Aim: Return each line of the listing that contains the string "empty".

++++++++++

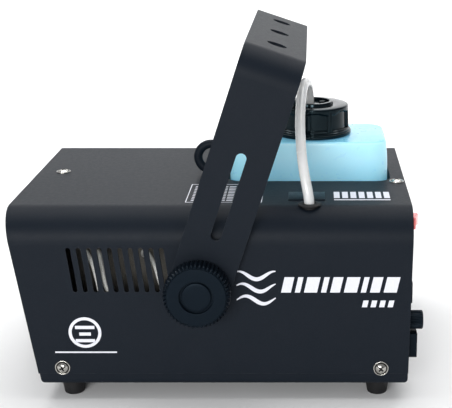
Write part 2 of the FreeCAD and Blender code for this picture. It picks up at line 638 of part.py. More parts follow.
def make_pump():
    at = ("pump_y", "pump_z")
    x0, x1 = "pump_x", "pump_x + pump_long"
    coil = rod("pump_coil", "X", "pump_radius", at, (f"{x0} + 8", f"{x1} - 14"))
    core = rod("pump_core", "X", 8, at, (x0, f"{x1} - 6"))
    front = rod("pump_front", "X", 2.4, at, (f"{x0} - 8", x0))
    rear = rod("pump_rear", "X", 2.4, at, (f"{x1} - 6", f"{x1} + 8"))
    node("pump", fuse("pump", coil, core, front, rear))
    span, floor = (f"{x0} + 12", f"{x0} + 28"), "case_floor + sheet"
    plate = box("pump_plate", span, about("pump_y", 28), (floor, f"{floor} + sheet"))
    walls = (("pump_y - pump_radius - sheet", "pump_y - pump_radius"),
             ("pump_y + pump_radius", "pump_y + pump_radius + sheet"))
    posts = [box(f"pump_post{k}", span, wall, (floor, "pump_z + 2")) for k, wall in enumerate(walls)]
    saddle = box("pump_saddle", span, about("pump_y", "pump_radius"), (f"{floor} + sheet", "pump_z - 8"))
    cradle = cut("pump_cradle", saddle, rod("pump_seat", "X", "pump_radius + 0.02", at, (x0, x1)))
    holes = [rod(f"pump_hole{k}", "Z", 1.6, spot, ("case_floor", "case_floor + 10"))
             for k, spot in enumerate(PUMP_SCREWS)]
    node("pump_bracket", cut("pump_bracket", fuse("pump_frame", plate, *posts, cradle), *holes))


def make_board():
    x, y, z = "board_x", "board_y", "board_z"
    board = box("board_plate", (x, f"{x} + board_long"), (y, f"{y} + board_wide"), (z, f"{z} + 1.6"))
    holes = [rod(f"board_hole{k}", "Z", 1.6, at, (f"{z} - 5", f"{z} + 5")) for k, at in enumerate(STANDOFFS)]
    node("control_board", cut("control_board", board, *holes))
    posts = [ring(f"standoff{k}", "Z", 3, 1.55, at, ("case_floor + sheet", z))
             for k, at in enumerate(STANDOFFS)]
    node("board_standoffs", group("board_standoffs", posts))
    top = f"{z} + 1.6"
    parts = [box("transformer", (f"{x} + 12", f"{x} + 40"), (f"{y} + 12", f"{y} + 36"), (top, f"{top} + 22")),
             box("relay", (f"{x} + 48", f"{x} + 67"), (f"{y} + 12", f"{y} + 27"), (top, f"{top} + 15")),
             box("terminals", (f"{x} + 20", f"{x} + 60"), (f"{y} + 50", f"{y} + 60"), (top, f"{top} + 12")),
             rod("capacitor", "Z", 6, (f"{x} + 76", f"{y} + 34"), (top, f"{top} + 20"))]
    node("board_parts", group("board_parts", parts))


# Sleeved leads from the heater's side, up past the vents and down to the board's terminals.
HEATER_LEADS = [
    [(-112, -40, 104), (-112, -54, 104), (-108, -78, 116), (-101, -100, 123), (-92, -111, 115),
     (-87, -113, 96), (-85, -112, 78), (-66, -110, 60), (-38, -107, 50), (-8, -104, 46), (18, -94, 52),
     (32, -76, 58), (44, -62, 56), (46, -53, 50), (46, -53, 39.6)],
    [(-94, -40, 100), (-94, -56, 100), (-92, -80, 110), (-87, -102, 118), (-83.5, -112, 106),
     (-81, -113, 90), (-70, -112, 74), (-50, -106, 66), (-22, -100, 60), (6, -94, 60), (28, -84, 64),
     (48, -66, 60), (54, -53, 50), (54, -53, 39.6)],
    [(-60, -40, 98), (-60, -56, 98), (-57, -80, 110), (-50, -102, 119), (-43, -112, 110),
     (-39, -113, 95), (-34, -112, 80), (-16, -106, 72), (10, -96, 70), (34, -80, 70), (56, -64, 64),
     (62, -53, 52), (62, -53, 39.6)],
]
# Mains leads: from the inlet to the switch, and from the fuse holder to the board.
MAINS_LEADS = [
    [(136.8, -96.5, 40), (128, -96.5, 40), (123, -105, 50), (121, -108.5, 66), (120, -108.5, 90),
     (119, -102, 110), (120, -88, 124), (123, -72.5, 133.5), (132.8, -72.5, 133.5)],
    [(128.8, -95.5, 58.5), (119, -95.5, 58.5), (106, -96.5, 56), (96, -101, 48), (92, -102, 38),
     (92, -102, 27.6)],
]


def make_wires():
    heater = [bent_tube(f"lead{k}", [V(*p) for p in route], 1.6) for k, route in enumerate(HEATER_LEADS)]
    node("heater_wires", group("heater_wires", heater))
    mains = [bent_tube(f"mains{k}", [V(*p) for p in route], 1.5) for k, route in enumerate(MAINS_LEADS)]
    node("mains_wires", group("mains_wires", mains))


# ---- back panel ------------------------------------------------------------------------------

PANEL = "chassis_back_x"
ROCKER_REST = -12


def on_circle(y, z, radius, angle):
    """Formulas for a point round a centre on the back panel."""
    return f"{y} + {radius * math.cos(angle):.3f}", f"{z} + {radius * math.sin(angle):.3f}"


def panel(low, high):
    """A span along X measured from the back panel."""
    return f"{PANEL} + {low}", f"{PANEL} + {high}"


def make_switch():
    y, z = "switch_y", "switch_z"
    bezel = box("bezel", panel(0, 2), about(y, 10.5), about(z, 7.5))
    shell = box("switch_shell", panel(-20, 0), about(y, 8.9), about(z, 5.9))
    room = box("switch_room", panel(-8, 5), about(y, 8.3), about(z, 5.4))
    node("rocker_frame", cut("rocker_frame", fuse("switch_whole", bezel, shell), room))
    paddle = prism("paddle", "XY_Plane", [("-2", "-5"), ("5", "-7.2"), ("10", "-7.2"), ("8.6", "0"),
                                         ("10", "7.2"), ("5", "7.2"), ("-2", "5")], "10.2")
    rocker = group("power_rocker", [paddle])
    node("power_rocker", place(rocker, f"{PANEL} - 1.5", y, z, "Z", ROCKER_REST))


def make_remote_socket():
    y, z = "socket_y", "socket_z"
    flange = box("socket_flange", panel(0, 3.6), about(y, 11), about(z, 8.5))
    barrel = rod("socket_barrel", "X", 7.5, (y, z), panel(-12, 1))
    cavity = rod("socket_cavity", "X", 6.4, (y, z), panel(-6, 5))
    node("remote_socket", cut("remote_socket", fuse("socket_whole", flange, barrel), cavity))
    pins = [rod(f"contact{k}", "X", 0.7, on_circle(y, z, 3.6, math.radians(45 * k)), panel(-6, 0.5))
            for k in range(5)]
    node("socket_contacts", group("socket_contacts", pins))


def make_fuse():
    y, z = "fuse_y", "fuse_z"
    body = fuse("fuse_whole", rod("fuse_flange", "X", 8, (y, z), panel(0, 1.8)),
                rod("fuse_barrel", "X", 6.3, (y, z), panel(-24, 0)))
    node("fuse_holder", cut("fuse_holder", body, rod("fuse_bore", "X", 4.8, (y, z), panel(-22, 5))))
    grip = rod("fuse_grip", "X", 7.5, (y, z), (f"{PANEL} + 2.1", "fuse_tip"))
    stem = rod("fuse_stem", "X", 4.4, (y, z), panel(-6, 3))
    grooves = [rod(f"fuse_groove{k}", "X", 0.6, on_circle(y, z, 7.6, math.radians(15 * k)),
                   (f"{PANEL} + 3.2", "fuse_tip + 1")) for k in range(24)]
    slot = box("fuse_slot", ("fuse_tip - 1.5", "fuse_tip + 1"), about(y, 5), about(z, 0.7))
    node("fuse_cap", cut("fuse_cap", fuse("fuse_cap_whole", grip, stem), *grooves, slot))
    node("fuse_link", rod("fuse_link", "X", 2.5, (y, z), panel(-22, -6.4)))


def make_inlet():
    y, z = "inlet_y", "inlet_z"
    collar = box("inlet_collar", panel(0, 7.8), about(y, 15), about(z, 9.8))
    housing = box("inlet_housing", panel(-16, 0), about(y, 13.7), about(z, 9.6))
    corners = ((-12, 8), (-12, -3), (-7, -8), (7, -8), (12, -3), (12, 8))
    mouth = prism("inlet_mouth", "YZ_Plane", [(f"{y} + {dy}", f"{z} + {dz}") for dy, dz in corners], "40")
    place(mouth, f"{PANEL} + 7", 0, 0)
    node("inlet_shell", cut("inlet_shell", fuse("inlet_whole", collar, housing), mouth))
    blades = [box(f"blade{k}", panel(-13, 3), about(f"{y} + {dy}", 1), about(f"{z} + {dz}", 2))
              for k, (dy, dz) in enumerate(((-7, 1.5), (7, 1.5), (0, -3)))]
    node("inlet_pins", group("inlet_pins", blades))


def make_top_trim():
    at = (EYE_X, EYE_Y)
    loop = doc.addObject("Part::Torus", "eye_loop")
    loop.Radius1, loop.Radius2 = 11.2, 3.7
    place(loop, EYE_X, EYE_Y, "case_top + 15.2", "X", 90)
    collar = rod("eye_collar", "Z", 7.5, at, ("case_top", "case_top + 3"))
    stud = rod("eye_stud", "Z", 2.95, at, ("case_top - 9", "case_top + 2"))
    node("safety_eye", fuse("safety_eye", loop, collar, stud))
    node("eye_nut", ring("eye_nut", "Z", 5.5, 3.0, at, ("case_top - sheet - 5", "case_top - sheet")))
    node("blank_plate", box("blank_plate", ("59", "88"), ("-82.5", "-59.5"), ("case_top", "case_top + 0.7")))


make_cover()
make_chassis()
make_feet()
make_screws()
make_yoke()
spacers, pivot_nuts = zip(*(make_knob(name, way) for name, way in SIDES.items()))
node("pivot_spacers", group("pivot_spacers", spacers))
node("pivot_nuts", group("pivot_nuts", pivot_nuts))
make_tank()
make_cap()
make_tubes()
make_heater()
make_nozzle()
make_pump()
make_board()
make_wires()
make_switch()
make_remote_socket()
make_fuse()
make_inlet()
make_top_trim()
doc.recompute()

for obj in doc.Objects:
    if "Invalid" in obj.State or "Error" in obj.State:
        raise RuntimeError(f"{obj.Label} failed: {obj.State}")
for label, obj in NODES.items():
    if obj.Shape.isNull() or not obj.Shape.isValid():
        raise RuntimeError(f"{label} is not a valid shape")
os.makedirs("parts", exist_ok=True)
for label, obj in NODES.items():
    obj.Shape.exportStep(f"parts/{label}.step")
print(len(NODES), "nodes written")
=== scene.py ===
"""The looks of the fog machine: its detailed visual pieces, their materials, the light and the camera.

Everything is in metres in the row frame: +X towards the back with its sockets, -Y towards the camera,
+Z up, origin on the floor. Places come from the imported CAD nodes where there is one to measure. Lengths
written here are millimetres, which MM turns into metres, except in material settings and where a comment
says metres.
"""

import json
import math

import bmesh
import bpy
from mathutils import Matrix, Vector


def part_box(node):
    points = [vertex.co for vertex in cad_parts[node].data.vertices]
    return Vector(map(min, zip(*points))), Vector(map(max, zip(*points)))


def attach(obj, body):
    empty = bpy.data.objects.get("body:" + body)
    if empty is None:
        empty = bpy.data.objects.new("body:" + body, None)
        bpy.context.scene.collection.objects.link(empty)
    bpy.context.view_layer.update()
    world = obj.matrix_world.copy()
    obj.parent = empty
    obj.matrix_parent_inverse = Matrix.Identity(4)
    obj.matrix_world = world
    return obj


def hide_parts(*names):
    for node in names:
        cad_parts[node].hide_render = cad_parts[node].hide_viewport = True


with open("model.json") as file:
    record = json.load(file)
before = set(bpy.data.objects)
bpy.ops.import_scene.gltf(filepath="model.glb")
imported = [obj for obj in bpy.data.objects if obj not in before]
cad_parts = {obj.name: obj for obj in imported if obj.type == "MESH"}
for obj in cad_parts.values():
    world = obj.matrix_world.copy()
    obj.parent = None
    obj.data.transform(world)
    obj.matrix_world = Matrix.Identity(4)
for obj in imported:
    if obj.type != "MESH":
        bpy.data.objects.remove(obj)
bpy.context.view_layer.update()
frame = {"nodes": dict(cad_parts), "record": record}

MM = 0.001
# Points nearer to each other than this are made one. The wider one is for rounding a CAD shape's edges.
WELD, CAD_WELD = 0.001, 0.005
HARD_EDGE = 35  # degrees between two faces, above which the edge between them is shaded hard
BEVEL_EDGE = 40  # degrees between two faces, above which the edge between them is rounded
SLOT_OF = {part["node"]: part["material_slot"] for part in frame["record"]["subparts"]}
BODY_OF = {node: body for body, nodes in frame["record"]["behaviour"]["bodies"].items() for node in nodes}


# ---- materials -------------------------------------------------------------------------------

# Cosines of the angle between a face's normal and its bevelled one: away from edges, and on an edge.
FLAT, ON_EDGE = 0.995, 0.85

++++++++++

Exercise output:
    empty = bpy.data.objects.get("body:" + body)
    if empty is None:
        empty = bpy.data.objects.new("body:" + body, None)
        bpy.context.scene.collection.objects.link(empty)
    obj.parent = empty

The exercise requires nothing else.